Bidding all “hello” and “great day” but when everyone finally clears out, there I go wonderin’ how I’ll make it through the day. There’s nothing to be happy about. I’m tired, that’s all. Tired of life… and then I cry some more.
After all, they say, it’s an all too common scenario in this almost always deranged life of mine.
And then I ask, how can I possibly use that magical law of attraction to my advantage feeling like this?
The Law of Attraction takes work says my best friend Joiz… Great work on your inner self. It can appear that it is just easier to accept the life you are living rather than change you, but the change is worth it.
But how do I start when I feel so bad?
For months now it’s been running through my head over and over again. Maybe it’s a chorus of I’m always tired. I want my life to change but I don’t know how to start.
Very soon they say I will have to leave the space I am comfortably hangin’ in… that is, if I want to.
I don’t expect an answer too soon. But when it finally comes, I hope it would be as evident as this negativism that seem to have been embracing me for some time now.
A sane thing to do in the mean time is trust that the universe will bring me the desire to be happy in my life. Then each day will get better and hopefully better…
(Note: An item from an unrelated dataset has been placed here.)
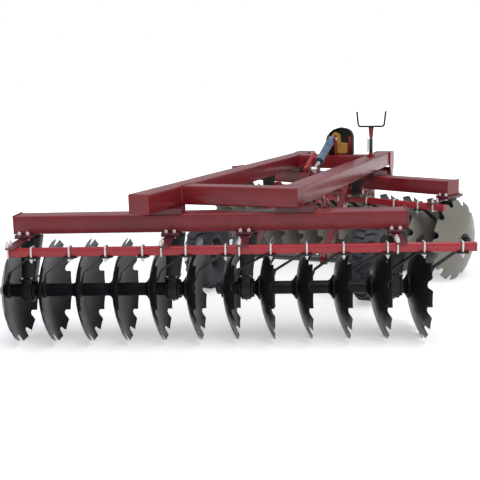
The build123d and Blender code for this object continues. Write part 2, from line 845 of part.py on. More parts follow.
with BuildPart() as box:
    with BuildSketch(guard_plane.offset(guard_back)):
        with Locations((0, guard_thick)):
            Polygon(*box_outline, align=None)
    extrude(amount=box_deep)
save(box.part, "valve_box")

# Lugs at the frame's nose, a pair to each beam, with the hinge pins
with BuildPart() as lugs:
    for side in (-1, 1):
        for face in (-1, 1):
            with BuildSketch(side_view(beam_x(side) + face * (beam_wide / 2 + lug_thick / 2))):
                Polygon(
                    (frame_nose_ahead - lug_long, frame_top),
                    (frame_nose_ahead, frame_top),
                    (frame_nose_ahead, frame_bottom),
                    (hinge_ahead + lug_half, hinge_height),
                    (hinge_ahead + lug_half / 2, hinge_height - lug_drop),
                    (hinge_ahead - lug_half / 2, hinge_height - lug_drop),
                    (hinge_ahead - lug_half, hinge_height),
                    (frame_nose_ahead - lug_long, frame_bottom),
                    align=None,
                )
                with Locations((hinge_ahead, hinge_height)):
                    Circle(hinge_pin_radius, mode=Mode.SUBTRACT)
            extrude(amount=lug_thick / 2, both=True)
save(lugs.part, "drawbar_lugs")

with BuildPart() as hinge_pins:
    for side in (-1, 1):
        with BuildSketch(side_view(beam_x(side))):
            with Locations((hinge_ahead, hinge_height)):
                Circle(hinge_pin_radius)
        extrude(amount=beam_wide / 2 + lug_thick + eye_side_gap, both=True)
save(hinge_pins.part, "drawbar_pins")

# Tongue with its clevis, one solid
tongue_start = (frame_x, ahead(tongue_start_ahead), tongue_height)
clevis_back = tongue_end_ahead - clevis_tip_radius
with BuildPart() as tongue:
    with BuildSketch(Plane(origin=tongue_start, x_dir=(1, 0, 0), z_dir=(0, 1, 0))):
        Rectangle(tongue_wide, tongue_high)
    extrude(amount=tongue_end_ahead - tongue_start_ahead)
    for z in (tongue_height - tongue_high / 2 - clevis_plate_thick, tongue_height + tongue_high / 2):
        with BuildSketch(Plane(origin=(frame_x, rear_datum_y, z), x_dir=(1, 0, 0), z_dir=(0, 0, 1))):
            Polygon(
                (-tongue_wide / 2, clevis_back - tongue_wide),
                (tongue_wide / 2, clevis_back - tongue_wide),
                (tongue_wide / 2, tongue_end_ahead),
                (clevis_tip_radius, clevis_pin_ahead),
                (-clevis_tip_radius, clevis_pin_ahead),
                (-tongue_wide / 2, tongue_end_ahead),
                align=None,
            )
            with Locations((0, clevis_pin_ahead)):
                Circle(clevis_tip_radius)
                Circle(clevis_hole_radius, mode=Mode.SUBTRACT)
        extrude(amount=clevis_plate_thick)
save(tongue.part, "drawbar_tongue")

# Drawbar arms, from their hinge bosses down to the tongue's sides
arm_parts = []
for side in (-1, 1):
    start = Vector(beam_x(side), hinge_y, hinge_height)
    end = Vector(frame_x + side * arm_bar_wide / 2, ahead(tongue_start_ahead) + tongue_wide, tongue_height)
    line = end - start
    with BuildPart() as drawbar_arm:
        with BuildSketch(Plane(origin=start, x_dir=Vector(0, 0, 1).cross(line), z_dir=line)):
            Rectangle(arm_bar_wide, arm_bar_high)
        extrude(amount=line.length)
        with BuildSketch(side_view(beam_x(side))):
            with Locations((hinge_ahead, hinge_height)):
                RegularPolygon(boss_radius, rock_sides)
        extrude(amount=beam_wide / 2 - boss_side_gap, both=True)
        with BuildSketch(side_view(beam_x(side))):
            with Locations((hinge_ahead, hinge_height)):
                Circle(hinge_pin_radius + running_fit)
        extrude(amount=beam_wide, both=True, mode=Mode.SUBTRACT)
        add(tongue.part, mode=Mode.SUBTRACT)
    arm_parts.append(drawbar_arm.part)
with BuildPart() as drawbar_arms:
    add(arm_parts)
save(drawbar_arms.part, "drawbar_arms")

# Brace between the drawbar arms
brace_share = (brace_ahead - hinge_ahead) / (tongue_start_ahead + tongue_wide - hinge_ahead)
brace_height = hinge_height + (tongue_height - hinge_height) * brace_share
with BuildPart() as brace:
    with BuildSketch(side_view(frame_x)):
        with Locations((brace_ahead, brace_height)):
            Rectangle(brace_side, brace_side)
    extrude(amount=frame_half_track * (1 - brace_share), both=True)
    for arm_part in arm_parts:
        add(arm_part, mode=Mode.SUBTRACT)
save(brace.part, "drawbar_brace")

# Parking stand: a sleeve on the tongue's right-hand side and the leg in it
sleeve_x = frame_x + tongue_wide / 2 + sleeve_side / 2
stand_y = ahead(stand_ahead)
with BuildPart() as sleeve:
    with BuildSketch(Plane.XY.offset(sleeve_low)):
        with Locations((sleeve_x, stand_y)):
            Rectangle(sleeve_side, sleeve_side)
            Rectangle(leg_side + 2 * leg_gap, leg_side + 2 * leg_gap, mode=Mode.SUBTRACT)
    extrude(amount=sleeve_high - sleeve_low)
save(sleeve.part, "stand_sleeve")

with BuildPart() as leg:
    with BuildSketch():
        with Locations((sleeve_x, stand_y)):
            Rectangle(foot_side, foot_side)
    extrude(amount=foot_thick)
    with BuildSketch(Plane.XY.offset(foot_thick)):
        with Locations((sleeve_x, stand_y)):
            Rectangle(leg_side, leg_side)
    extrude(amount=leg_top - foot_thick)
save(leg.part, "stand_leg")

# Hose fork: a post on a base, a sleeve round it, and a bent rod on the gusset at its top
fork_x = beam_x(1) + fork_beside_beam
fork_y = ahead(fork_ahead)
sleeve_bottom = frame_top + fork_base_thick + fork_stub_high
with BuildPart() as fork_post:
    with BuildSketch(Plane.XY.offset(frame_top)):
        with Locations((fork_x, fork_y)):
            Rectangle(fork_base_side, fork_base_side)
    extrude(amount=fork_base_thick)
    for radius, top in ((fork_stub_radius, sleeve_bottom), (fork_post_radius, fork_rod_height - fork_rod_radius)):
        with BuildSketch(Plane.XY.offset(frame_top)):
            with Locations((fork_x, fork_y)):
                RegularPolygon(radius=radius, side_count=12)
        extrude(amount=top - frame_top)
    with BuildSketch(Plane(origin=(fork_x, fork_y, fork_rod_height), x_dir=(1, 0, 0), z_dir=(0, -1, 0))):
        Polygon(
            (-fork_gusset_wide[1] / 2, -fork_rod_radius),
            (-fork_gusset_wide[0] / 2, -fork_gusset_low),
            (fork_gusset_wide[0] / 2, -fork_gusset_low),
            (fork_gusset_wide[1] / 2, -fork_rod_radius),
            align=None,
        )
    extrude(amount=fork_gusset_thick / 2, both=True)
save(fork_post.part, "fork_post")

with BuildPart() as fork_sleeve:
    with BuildSketch(Plane.XY.offset(sleeve_bottom)):
        with Locations((fork_x, fork_y)):
            RegularPolygon(radius=fork_sleeve_radius, side_count=12)
            RegularPolygon(radius=fork_post_radius, side_count=12, mode=Mode.SUBTRACT)
    extrude(amount=fork_sleeve_high)
save(fork_sleeve.part, "fork_sleeve")

with BuildPart() as fork:
    with BuildLine() as fork_line:
        corners = (
            (-fork_mouth_wide / 2, fork_top),
            (-fork_floor_wide / 2 - fork_bend / 8, fork_rod_height + fork_bend),
            (-fork_floor_wide / 2 + fork_bend, fork_rod_height),
            (fork_floor_wide / 2 - fork_bend, fork_rod_height),
            (fork_floor_wide / 2 + fork_bend / 8, fork_rod_height + fork_bend),
            (fork_mouth_wide / 2, fork_top),
        )
        Polyline(*[(fork_x + x, fork_y, z) for x, z in corners])
    with BuildSketch(Plane(origin=fork_line.line @ 0, x_dir=(0, 1, 0), z_dir=fork_line.line % 0)):
        RegularPolygon(radius=fork_rod_radius, side_count=8, major_radius=False, rotation=22.5)
    sweep(path=fork_line.line, transition=Transition.RIGHT)
save(fork.part, "hose_fork")

# Pin sockets on the rear gang beam beside the frame pad, two short tubes on a plate
rear = gangs[0]
socket_u = rear.beam_u(beam_x(1)) + pad_long / 2 + socket_past_pad
socket_z = gang_beam_top + socket_plate_thick + socket_radius - eye_side_gap
with BuildPart() as sockets:
    with BuildSketch(rear.level(gang_beam_top)):
        with Locations((socket_u + socket_spread / 2, rear.beam_ahead)):
            Rectangle(socket_spread + 2 * socket_radius, socket_long + socket_step)
    extrude(amount=socket_plate_thick)
    for u, n in ((socket_u, -socket_step / 2), (socket_u + socket_spread, socket_step / 2)):
        with BuildSketch(Plane(
            origin=rear.at(u, rear.beam_ahead + n, socket_z),
            x_dir=rear.run(),
            z_dir=rear.side(),
        )):
            Circle(socket_radius)
            Circle(socket_bore_radius, mode=Mode.SUBTRACT)
        extrude(amount=socket_long / 2, both=True)
save(sockets.part, "pin_sockets")
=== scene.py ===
"""A towed offset disc harrow: smooth forms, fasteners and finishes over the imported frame."""
import logging
from dataclasses import dataclass, field
from enum import Enum
from math import atan2, cos, hypot, pi, radians, sin, sqrt, tan

import bmesh
import bpy
from mathutils import Matrix, Vector


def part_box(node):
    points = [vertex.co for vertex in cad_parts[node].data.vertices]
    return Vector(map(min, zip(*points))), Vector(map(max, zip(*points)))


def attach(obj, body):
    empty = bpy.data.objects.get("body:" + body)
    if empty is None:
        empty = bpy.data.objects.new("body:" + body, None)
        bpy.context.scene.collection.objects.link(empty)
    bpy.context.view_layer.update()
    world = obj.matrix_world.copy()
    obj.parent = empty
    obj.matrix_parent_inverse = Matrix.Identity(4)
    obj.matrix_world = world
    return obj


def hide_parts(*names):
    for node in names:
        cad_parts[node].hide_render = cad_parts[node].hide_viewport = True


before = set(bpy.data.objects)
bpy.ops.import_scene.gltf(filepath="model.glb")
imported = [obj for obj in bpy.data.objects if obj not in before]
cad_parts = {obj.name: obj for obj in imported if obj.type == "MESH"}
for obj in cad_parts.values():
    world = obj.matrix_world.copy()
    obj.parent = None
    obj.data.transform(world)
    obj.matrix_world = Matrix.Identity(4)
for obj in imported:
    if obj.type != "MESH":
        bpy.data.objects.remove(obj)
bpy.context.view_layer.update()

log = logging.getLogger("disc_harrow")


class Slot(Enum):
    """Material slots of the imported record."""

    FRAME = "frame_red"
    BAR = "bar_red"
    DISC = "disc_black"
    HANGER = "hanger_black"
    AXLE = "axle_steel"
    PIN = "pin_steel"
    BARREL = "cylinder_blue"
    ROD = "rod_chrome"
    RIM = "wheel_rim"
    TYRE = "tyre"
    GUARD = "guard_black"
    BOX = "box_yellow"


class Body(Enum):
    """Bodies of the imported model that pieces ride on."""

    FRAME = "main_frame"
    WHEELS = "wheel_frame"
    LEFT_WHEEL = "left_wheel"
    RIGHT_WHEEL = "right_wheel"
    BARREL = "lift_barrel"
    ROD = "lift_rod"
    DRAWBAR = "drawbar"


def fill(node: bpy.types.Node, values: dict[str, object]) -> None:
    """Sets sockets of a shader node.

    Args:
        node: The node.
        values: Value of each socket by its name.
    """
    for socket, value in values.items():
        node.inputs[socket].default_value = value


def add_node(tree: bpy.types.NodeTree, kind: str, values: dict[str, object] | None = None,
             **settings: str) -> bpy.types.Node:
    """Adds a shader node.

    Args:
        tree: Tree of the material or world.
        kind: Its kind, without the start that all shader nodes share.
        values: Value of each socket by its name.
        settings: Settings of the node itself.

    Returns:
        The node.
    """
    node = tree.nodes.new(f"ShaderNode{kind}")
    for name, value in settings.items():
        setattr(node, name, value)
    fill(node, values or {})
    return node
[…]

2 Responses to “Blame it to the Hormones”


  1. 1 Nina
    March 2, 2008 at 6:31 am

    i read all your blogs this one strucks me the most.. well believe it or not i do have the same feeling like yours,.
    sometimes i wanted to disappear or jump into a cliff..
    life is full of choices, its up to us to make. you are stronger than you know..let’s not be tired of fighting.. go! go! go!

  2. 2 oletsky cutie
    March 16, 2008 at 6:59 am

    this blog struck me. remember that the feeling of being sad is a state of mind. this sounds easier said that done. i believe in the power of the mind. as mariah carey says, shake it off. so whenever you feel sad, shake your head and tell yourself it’s ok. putting-up a happy front is not unhealthy, i think. why? i think it’s because you are still able to see some light during the day no matter how much pain you feel inside. you’ll be okay, jennie. you’ll be okay.